▶ [Data segment]:
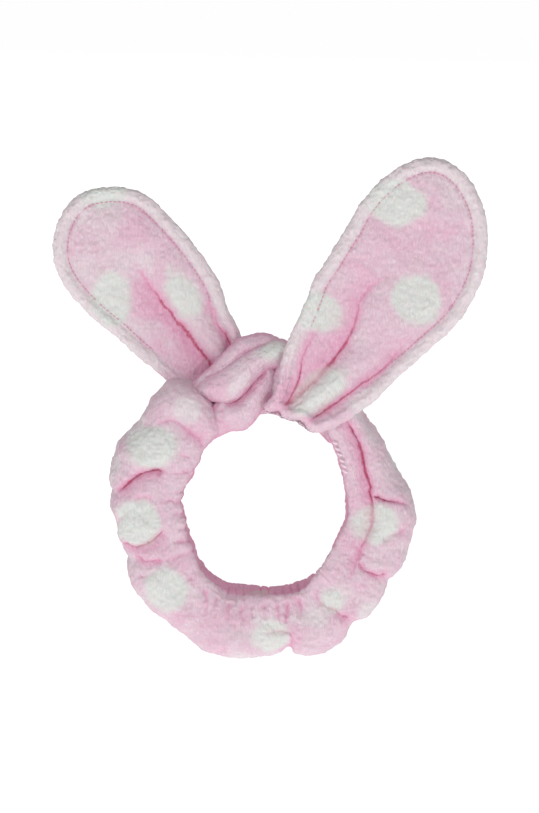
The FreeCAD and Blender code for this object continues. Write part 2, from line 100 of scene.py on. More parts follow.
def noise(p, scale, seed=0):
    """Smooth value noise between -1 and 1 over points in millimetres."""
    q = np.asarray(p, float) / scale
    base = np.floor(q).astype(np.int64)
    f = q - base
    f = f * f * f * (f * (f * 6 - 15) + 10)
    total = 0
    for dx in (0, 1):
        for dy in (0, 1):
            for dz in (0, 1):
                w = (
                    (f[..., 0] if dx else 1 - f[..., 0])
                    * (f[..., 1] if dy else 1 - f[..., 1])
                    * (f[..., 2] if dz else 1 - f[..., 2])
                )
                total = total + w * lattice(base[..., 0] + dx, base[..., 1] + dy, base[..., 2] + dz, seed)
    return total


def walked(line):
    """How far along a line of points each one lies."""
    return np.concatenate([[0], np.cumsum(np.linalg.norm(np.diff(line, axis=0), axis=1))])


def unit(ways):
    return ways / np.linalg.norm(ways, axis=1, keepdims=True)


def curve_through(points, count, closed=False):
    """Evenly spaced points on a smooth curve through the given ones."""
    p = np.asarray(points, float)
    if closed:
        p = np.concatenate([p[-1:], p, p[:2]])
    else:
        p = np.concatenate([2 * p[:1] - p[1:2], p, 2 * p[-1:] - p[-2:-1]])
    out = []
    for i in range(1, len(p) - 2):
        t = np.linspace(0, 1, 40, endpoint=False)[:, None]
        a, b, c, d = p[i - 1], p[i], p[i + 1], p[i + 2]
        out.append(0.5 * (2 * b + (c - a) * t + (2 * a - 5 * b + 4 * c - d) * t**2 + (3 * b - a - 3 * c + d) * t**3))
    out = np.concatenate(out + [p[-2:-1]])
    length = walked(out)
    at = np.linspace(0, length[-1], count, endpoint=not closed)
    return np.stack([np.interp(at, length, out[:, k]) for k in range(out.shape[1])], -1)


def line_distance(p, line):
    """Distance from each point to a line of points, and how far along the line the nearest place is, from 0 to 1."""
    line = np.asarray(line, float)
    best = np.full(p.shape[:-1], 1e9)
    along = np.zeros(p.shape[:-1])
    side = np.zeros(p.shape[:-1])
    n = len(line) - 1
    for i in range(n):
        a, b = line[i], line[i + 1]
        ab = b - a
        t = np.clip(((p - a) @ ab) / (ab @ ab), 0, 1)
        d = p - (a + t[..., None] * ab)
        dist = np.linalg.norm(d, axis=-1)
        closer = dist < best
        best = np.where(closer, dist, best)
        along = np.where(closer, (i + t) / n, along)
        side = np.where(closer, ab[0] * d[..., 1] - ab[1] * d[..., 0], side)
    return best, along, np.sign(side)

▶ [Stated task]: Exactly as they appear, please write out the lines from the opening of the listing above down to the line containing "np.cumsum(np.linalg.norm(np.diff(line, axis=0), axis=1))])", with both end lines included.

▶ [Task response]:
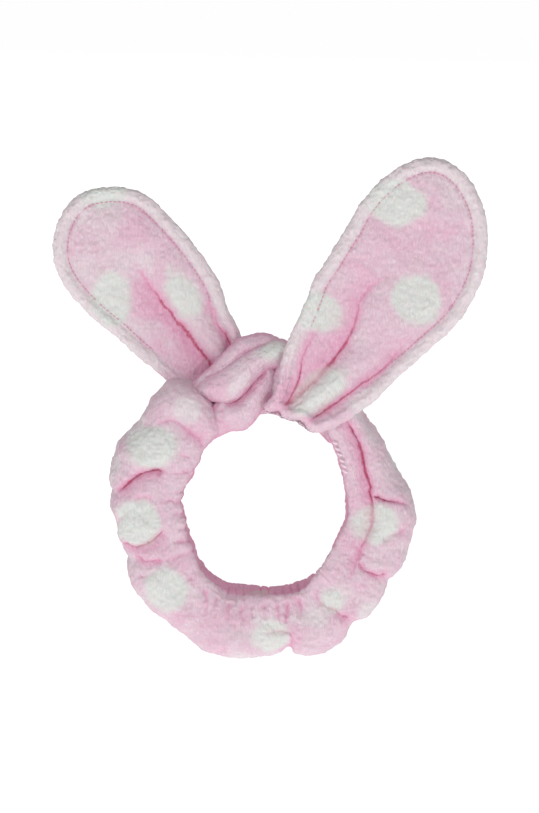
The FreeCAD and Blender code for this object continues. Write part 2, from line 100 of scene.py on. More parts follow.
def noise(p, scale, seed=0):
    """Smooth value noise between -1 and 1 over points in millimetres."""
    q = np.asarray(p, float) / scale
    base = np.floor(q).astype(np.int64)
    f = q - base
    f = f * f * f * (f * (f * 6 - 15) + 10)
    total = 0
    for dx in (0, 1):
        for dy in (0, 1):
            for dz in (0, 1):
                w = (
                    (f[..., 0] if dx else 1 - f[..., 0])
                    * (f[..., 1] if dy else 1 - f[..., 1])
                    * (f[..., 2] if dz else 1 - f[..., 2])
                )
                total = total + w * lattice(base[..., 0] + dx, base[..., 1] + dy, base[..., 2] + dz, seed)
    return total


def walked(line):
    """How far along a line of points each one lies."""
    return np.concatenate([[0], np.cumsum(np.linalg.norm(np.diff(line, axis=0), axis=1))])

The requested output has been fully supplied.